* [Data lines]:
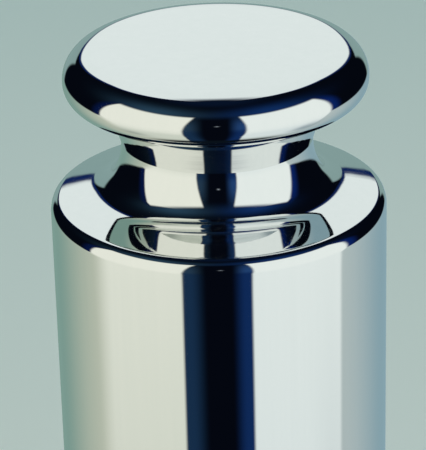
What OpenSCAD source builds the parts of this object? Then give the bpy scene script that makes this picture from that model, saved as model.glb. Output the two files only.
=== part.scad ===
// Calibration weight with a knob: body, shoulder, neck and knob turned from one piece
// of stainless steel. Millimetres, +Z up, the base's rim on z = 0, axis on x = y = 0.
// The half profile is a chain of arcs that meet tangent to tangent. A tilt is the angle
// of the surface's outward normal away from +Z: 0 faces up, 90 outward, 180 down.

/* [Body] */
// Diameter of the cylinder
body_d = 48; // [46:0.5:56]
// Height at which the cylinder's straight side ends and the shoulder's edge starts
side_h = 55.9; // [40:0.1:70]
// Radius of the rounding round the base
foot_r = 1; // [0.5:0.1:2]
// Diameter of the shallow relief under the base
relief_d = 38; // [30:0.5:42]
// Depth of the relief under the base
relief_depth = 0.5; // [0.3:0.1:1]

/* [Shoulder] */
// Slope of the shoulder between the neck's fillet and the edge, degrees
shoulder_slope = 14; // [11:0.5:17]
// Radius of the shoulder's edge
edge_r = 1.6; // [1:0.05:2.2]
// Tilt at which the edge turns into the rounding above the side
edge_tilt = 68; // [60:1:75]
// Radius of the rounding between the edge and the straight side
side_r = 3.2; // [2.5:0.1:4]

/* [Neck] */
// Diameter of the neck at its narrowest
neck_d = 27.6; // [26:0.1:28]
// Height of the straight part of the neck
neck_h = 2.3; // [1:0.1:4]
// Radius of the fillet between the neck and the shoulder
neck_low_r = 6.9; // [5:0.1:8]
// Radius of the fillet between the neck and the knob's underside
neck_up_r = 4.6; // [3.5:0.1:4.7]

/* [Knob] */
// Diameter of the knob
knob_d = 43; // [43:0.5:48]
// Radius of the rounding between the knob's top and its side
knob_top_r = 4.3; // [3:0.1:6]
// Height of the straight band round the knob
knob_band = 0.2; // [0.2:0.1:2]
// Radius of the rounding between the knob's side and its level underside
knob_low_r = 2.9; // [2:0.1:3]

/* [Hidden] */
// Segments in each full circle
facets = 180;
// How far each arc stands proud of the next, so that the two cross instead of touching
lap = 0.003;
// How deep the solid core lies under the arcs laid over it
inset = 0.2;
// How far the shapes that bound the fillets run past them
past = 1;
// Tilts of the surfaces that face up, outward and down, and how far sectors run on
up = 0;
outward = 90;
down = 180;
fan = 12;

body_r = body_d / 2;
knob_r = knob_d / 2;
neck_r = neck_d / 2;
relief_r = relief_d / 2;

// Outward normal at a tilt, and the direction outward along the surface at a tilt
function normal(tilt) = [sin(tilt), cos(tilt)];
function along(tilt) = [cos(tilt), -sin(tilt)];
function under(point) = point - [inset, inset];

// Base and side
foot_c = [body_r - foot_r, foot_r];
side_top = [body_r, side_h];

// Shoulder: centres of its arcs and the points where they meet, from the side inward
side_c = [body_r - side_r, side_h];
edge_out = side_c + side_r * normal(edge_tilt);
edge_c = edge_out - edge_r * normal(edge_tilt) + [0, lap];
edge_in = edge_c + edge_r * normal(shoulder_slope) - [0, lap];

// Straight run of the shoulder and the fillet at the foot of the neck
low_reach = neck_low_r * (1 - sin(shoulder_slope));
run = (edge_in[0] - neck_r - low_reach) / cos(shoulder_slope);
low_out = edge_in - run * along(shoulder_slope);
low_c = [neck_r + neck_low_r, low_out[1] + neck_low_r * cos(shoulder_slope) - lap];

// Fillet under the knob, and the centres of the knob's two rounded edges
up_c = [neck_r + neck_up_r, low_c[1] + neck_h];
under_z = up_c[1] + neck_up_r;
rim_c = [knob_r - knob_low_r, under_z + knob_low_r];
band_z = rim_c[1] + knob_band;
top_c = [knob_r - knob_top_r, band_z];
top_z = band_z + knob_top_r;

// Sector of a disc about c between two tilts less than 90 degrees apart
module sector(c, r, tilt_a, tilt_b) {
    intersection() {
        translate(c) circle(r = r, $fn = facets);
        polygon([
            c, c + 2 * r * normal(tilt_a),
            c + 2 * r * (normal(tilt_a) + normal(tilt_b)), c + 2 * r * normal(tilt_b)
        ]);
    }
}

// Core of the half profile, a little under every arc laid over it and still full where
// the neck's two fillets are hollowed from it
module core() {
    polygon([
        [0, relief_depth], [relief_r, relief_depth], [relief_r, 0],
        [foot_c[0], 0], foot_c, [body_r, foot_r],
        side_top, side_c, under(edge_out), edge_in, low_out, low_c,
        [neck_r, low_c[1]], [neck_r, up_c[1]], up_c, [up_c[0], under_z],
        [rim_c[0], under_z], rim_c, [knob_r, rim_c[1]], [knob_r, band_z],
        top_c, [top_c[0], top_z], [0, top_z]
    ]);
}

// Arcs that bulge: foot, side and edge of the shoulder, rim and top of the knob
module bulges() {
    sector(foot_c, foot_r, outward, down);
    sector(side_c, side_r, edge_tilt, outward);
    sector(edge_c, edge_r, shoulder_slope - fan, edge_tilt + fan);
    sector(rim_c, knob_low_r, outward, down);
    sector(top_c, knob_top_r, up, outward);
}

// Hollows of the two fillets
module hollows() {
    intersection() {
        translate(low_c) circle(r = neck_low_r, $fn = facets);
        translate([neck_r - past, low_c[1] - 2 * neck_low_r])
            square([2 * neck_low_r + 2 * past, 2 * neck_low_r]);
    }
    intersection() {
        translate(up_c) circle(r = neck_up_r, $fn = facets);
        translate([neck_r - past, up_c[1]])
            square([2 * neck_up_r + 2 * past, 2 * neck_up_r]);
    }
}

module weight() {
    color("silver")
        rotate_extrude($fn = facets)
            difference() {
                union() {
                    core();
                    bulges();
                }
                hollows();
            }
}

weight();
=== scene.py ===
import math
import bpy
import numpy as np
from mathutils import Matrix, Vector


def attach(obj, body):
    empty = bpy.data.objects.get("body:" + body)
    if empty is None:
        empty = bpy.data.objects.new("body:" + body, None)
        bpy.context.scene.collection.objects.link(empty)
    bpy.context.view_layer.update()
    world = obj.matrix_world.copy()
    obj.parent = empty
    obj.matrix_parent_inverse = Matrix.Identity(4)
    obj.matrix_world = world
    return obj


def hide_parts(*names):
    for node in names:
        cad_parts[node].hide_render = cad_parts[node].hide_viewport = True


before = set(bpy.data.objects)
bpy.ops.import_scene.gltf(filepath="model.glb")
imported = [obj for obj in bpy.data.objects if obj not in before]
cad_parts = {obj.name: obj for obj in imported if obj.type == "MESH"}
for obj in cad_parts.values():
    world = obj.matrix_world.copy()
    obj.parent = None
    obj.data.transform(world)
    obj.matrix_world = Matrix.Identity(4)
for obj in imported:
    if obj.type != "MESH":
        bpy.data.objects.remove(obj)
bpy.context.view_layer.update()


MM = 0.001

# ---------------------------------------------------------------- profile of the weight, mm
# A tilt is the angle in degrees between straight up and the surface's outward normal.
TOP_Z = 79.951
BODY_R, FOOT_R = 24.0, 1.0
RELIEF_R, RELIEF_D = 19.0, 0.5
CROWN = 1.7                            # tilt at the edge of the knob's faint crown
KNOB_R, TOP_ARC, BAND, RIM_ARC = 21.5, 4.32, 0.16, 2.91
UNDER_R, UP_ARC, UP_TILT = 17.9, 3.3, 106.5    # flat underside, fillet, then a cone
RING_Z, RING_ARC = 66.1, 0.12          # fine ring where the cone meets the neck
NECK_TILT, NECK_H = 91.0, 0.15
SLOPE, EDGE_ARC, EDGE_TILT, SIDE_ARC = 12.7, 1.6, 68.0, 3.22
# hollow foot of the neck, arc by arc: the tilt where the arc ends, and its radius
LOW_ARCS = ((58.3, 8.95), (41.7, 4.34), (SLOPE, 6.0))
TURNS = 288                            # segments round the axis

# ---------------------------------------------------------------- finish of the steel
STREAKS = (700, 700, 18)               # noise per metre across and along the axis
STREAK_NOISE, STREAK_ROUGHNESS = (0.35, 0.7), (0.022, 0.055)    # from noise to roughness
STEEL_TINTS = ((0.83, 0.845, 0.835, 1), (0.88, 0.885, 0.875, 1))
LATHE_RINGS = 900                      # noise per metre of height
RINGS_FROM = (0.0640, 0.0665)          # heights in metres over which the rings fade in
RINGS_TO = (0.0722, 0.0705)            # and over which they fade out toward the knob
RINGS_EXTRA, RINGS_LEAST = 0.007, 0.002    # bump strength: more on the neck, and everywhere
RINGS_DEPTH = 0.0003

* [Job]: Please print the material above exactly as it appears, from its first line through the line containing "relief_depth = 0.5; // [0.3:0.1:1]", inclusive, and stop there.

* [Exercise response]:
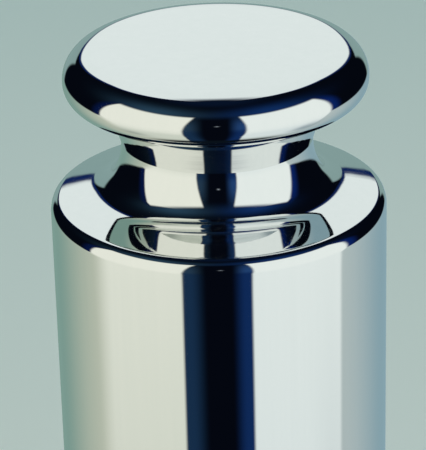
What OpenSCAD source builds the parts of this object? Then give the bpy scene script that makes this picture from that model, saved as model.glb. Output the two files only.
=== part.scad ===
// Calibration weight with a knob: body, shoulder, neck and knob turned from one piece
// of stainless steel. Millimetres, +Z up, the base's rim on z = 0, axis on x = y = 0.
// The half profile is a chain of arcs that meet tangent to tangent. A tilt is the angle
// of the surface's outward normal away from +Z: 0 faces up, 90 outward, 180 down.

/* [Body] */
// Diameter of the cylinder
body_d = 48; // [46:0.5:56]
// Height at which the cylinder's straight side ends and the shoulder's edge starts
side_h = 55.9; // [40:0.1:70]
// Radius of the rounding round the base
foot_r = 1; // [0.5:0.1:2]
// Diameter of the shallow relief under the base
relief_d = 38; // [30:0.5:42]
// Depth of the relief under the base
relief_depth = 0.5; // [0.3:0.1:1]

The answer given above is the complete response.